The concern with the requirement that the vehicle be “connected to charging equipment for charging purposes” is that it could leave an innocent EV driver vulnerable to having a car towed or ticketed if someone innocently or maliciously unplugs them. It also prevents the practice of sharing one charging station among several adjacent spaces at long-term parking facilities such as at airports.

An essential element of HB 839 is the definition of a “plug-in electric drive vehicle charging space.” I believe that if the signage and pavement marking requirements are unusually difficult to procure or burdensome to apply, then the required signs or marking are much less likely to be deployed and the bill will not have the desired outcome.

Typically, notice that violators of parking regulations may be towed is placed on large signs at the entrance of parking lots in accordance with state and local trespass tow laws. In my opinion, there is no need to repeat the warning on the regulatory sign designating each charging space.

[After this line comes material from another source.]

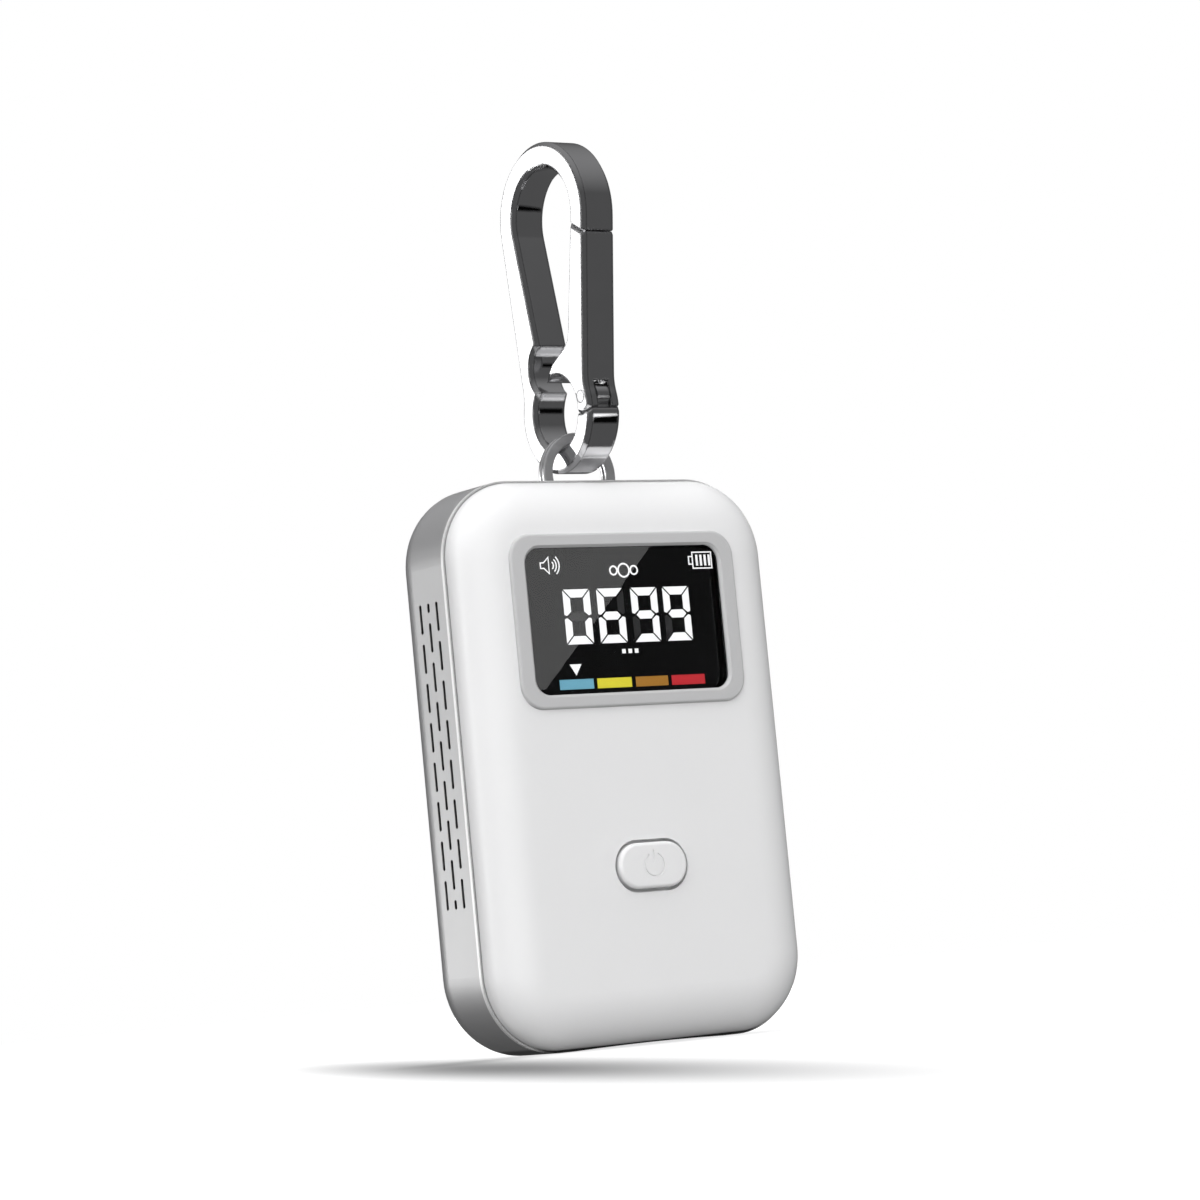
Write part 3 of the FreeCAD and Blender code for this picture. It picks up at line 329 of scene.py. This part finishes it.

I propose adopting the sign requirements used in the Howard and Montgomery County laws. Those laws say that the signs must conform to State and Federal standards for parking control signs. The standards that would apply are from the Manual on Uniform Traffic Control Devices (MUTCD). Regulatory signs that are MUTCD compliant are easy to purchase off-the-shelf and have proven to be very effective.

Following are the relevant sections of the Howard and Montgomery County Codes:

Howard Co, MD: A sign that designates a space under this subsection must be at least 12 inches by 18 inches and meet any applicable State or Federal standards for parking control signs.

Montgomery Co, MD: is marked for the use of plug-in vehicles with an official sign that conforms to regulations adopted pursuant to Section 31-23 – (conform in design, color, size and placement to the standards established in the most recent edition of the “Manual on Uniform Traffic Control Devices for Streets and Highways.”)

With respect to green pavement markings to designate charging spaces, this requirement is currently unique to Washington State. No other states or local jurisdictions that I am aware of require this.

I believe that the requirement to indicate a charging space by green pavement markings in HB 839 is imprecise and subject to misinterpretation by parking facility managers and law enforcement. Green pavement markings could be a voluntary option or regulated at the local level. For example, the blue rectangles with the International Symbol of Access often found on the pavement at ADA parking spaces are not required by Federal or Maryland law. If ADA parking pavement marking is mandated, it is done so at the local level in Maryland.

Thank you for your efforts to support electric vehicle charging infrastructure in Maryland.

I respectfully request that the Committee grant HB 839 a favorable report only with the stated amendments.